While the mirrorless camera lens situation isn’t quite as complex as it is for DSLRs, there are now enough options to make knowing what Canon lenses to buy first a little tricky. Let’s look at the best options to start your collection, depending on whether you’re a landscape photographer, portrait photographer, or if you’re just getting started.

The Affordable All-Rounder: Canon RF 24-240mm f/4-6.3 IS USM

Canon

With the new RF lens mount, Canon is able to make lenses it never could have before—like the RF 24-240mm f/4-6.3 IS USM. At 24mm, you can shoot great landscapes, street photos, group portraits, and whatever else you want, while fully zooming in to 240mm will get you close enough to take sports and wildlife photos—helped by the built-in image stabilization. This really is the do anything, bring anywhere lens.

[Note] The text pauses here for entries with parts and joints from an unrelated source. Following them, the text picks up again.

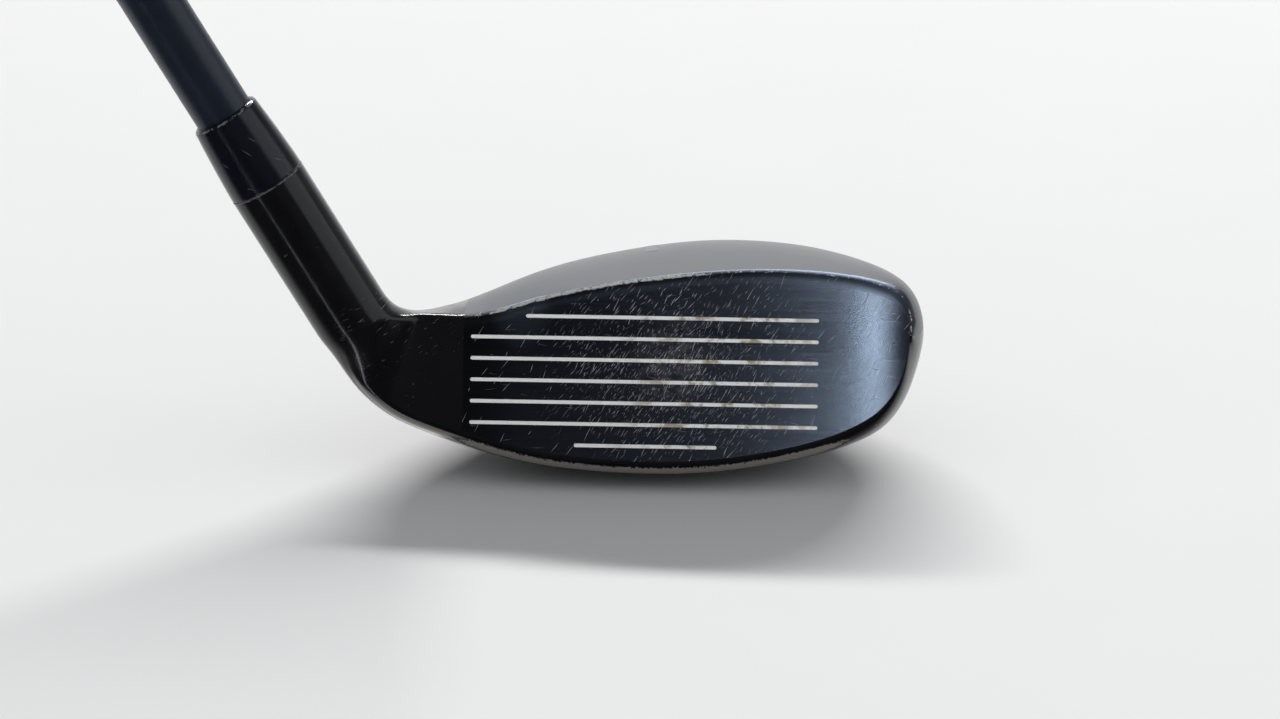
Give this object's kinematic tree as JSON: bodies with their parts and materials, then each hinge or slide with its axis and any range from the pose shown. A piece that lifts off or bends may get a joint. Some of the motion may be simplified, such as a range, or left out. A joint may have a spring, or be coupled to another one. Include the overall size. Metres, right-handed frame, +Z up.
{
  "type": "hybrid golf club",
  "caption": "Left-handed hybrid golf club with a black hollow steel head, painted crown, white scoring lines, ferrule, dark shaft, rubber grip and a rear weight screw.",
  "frame": {"origin": "point on the sole that rests on the ground, under the middle of the face", "axes": "+X towards the toe, the face looks to -Y, +Z up; the shaft leans towards -X at the lie angle"},
  "size_m": [0.6002, 0.0625, 0.868],
  "materials": {
    "body_steel": "gloss black plated",
    "face_steel": "brushed black",
    "crown_steel": "satin",
    "white_paint": "matte",
    "grey_paint": "satin",
    "badge_aluminium": "satin",
    "adhesive": "matte",
    "tungsten": "satin",
    "seal_rubber": "matte",
    "ferrule_plastic": "gloss",
    "shaft_composite": "satin gloss",
    "cork": "matte",
    "tape": "matte",
    "grip_rubber": "matte"
  },
  "bodies": {
    "club": {"head_body": "body_steel", "face_plate": "face_steel", "crown_plate": "crown_steel", "score_line_paint": "white_paint", "alignment_mark": "grey_paint", "sole_badge": "badge_aluminium", "badge_adhesive": "adhesive", "hot_melt": "adhesive", "hosel_stop": "ferrule_plastic", "hosel_epoxy": "adhesive", "ferrule": "ferrule_plastic", "shaft": "shaft_composite", "tip_plug": "cork", "grip_tape": "tape", "grip_sleeve": "grip_rubber", "grip_cap": "grip_rubber"},
    "seal": {"weight_seal": "seal_rubber"},
    "screw": {"weight_screw": "tungsten"}
  },
  "joints": [
    {"name": "weight_lift", "type": "slide", "parent": "club", "child": "seal", "axis": [0, 0.682, -0.7314], "range_m": [0, 0.007]},
    {"name": "weight_turn", "type": "hinge", "parent": "seal", "child": "screw", "pos_m": [0.002, 0.03401, 0.01236], "axis": [0, 0.682, -0.7314], "range_deg": [0, 2521]}
  ],
  "couplings": [
    {"joint": "weight_turn", "follows": "weight_lift", "rad_per_m": 6283.2}
  ]
}
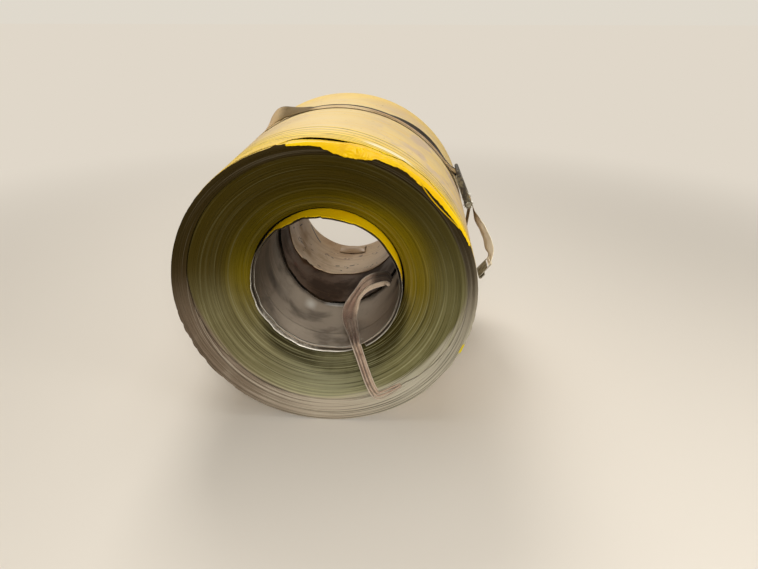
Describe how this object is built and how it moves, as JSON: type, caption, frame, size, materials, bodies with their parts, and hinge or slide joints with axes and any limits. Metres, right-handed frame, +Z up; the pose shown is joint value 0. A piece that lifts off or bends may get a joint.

The 24-240mm is surprisingly compact for such a ridiculous focal range. At its smallest, it’s just 4.8-inches long—although it still weighs 1.65 pounds. However, it does save you from bringing an extra lens, which would weigh even more. With Canon’s EF lenses, you’d need to bring a 24-70mm and a 70-200mm lens (or something similar) and swap between them to have the same options.

The only real downside to the 24-240mm is its relatively narrow maximum aperture. Fully open at 24mm, f/4 is good for landscape shots but a little tight for astrophotography or low-light situations. Throughout the zoom range, it’s going to have worse low-light performance (and not give you as blurry of a background [bokeh] for portraits) as some of the more expensive options offered by Canon.

The all-round zoom is the RF mount’s most stacked category, so you do have some alternative choices. The RF 24-105mm f/4-7.1 IS STM is a bit cheaper, but its aperture situation is even more limited—and it doesn’t have the same crazy magnification. The RF 24-105mm f/4L IS USM is a little pricier and has a maximum aperture of f/4 through its whole range, so is a great option if the aperture matters more than zoom.

The RF 24-70mm f/2.8L IS USM is a lot more expensive, but with its aperture of f/2.8 even at 70mm, it’s the professional’s choice. Finally, the RF 28-70mm f/2L USM is an utterly ludicrous lens—with an appropriately large price tag. If money is no object, it’s the holy grail, but not the option for most people.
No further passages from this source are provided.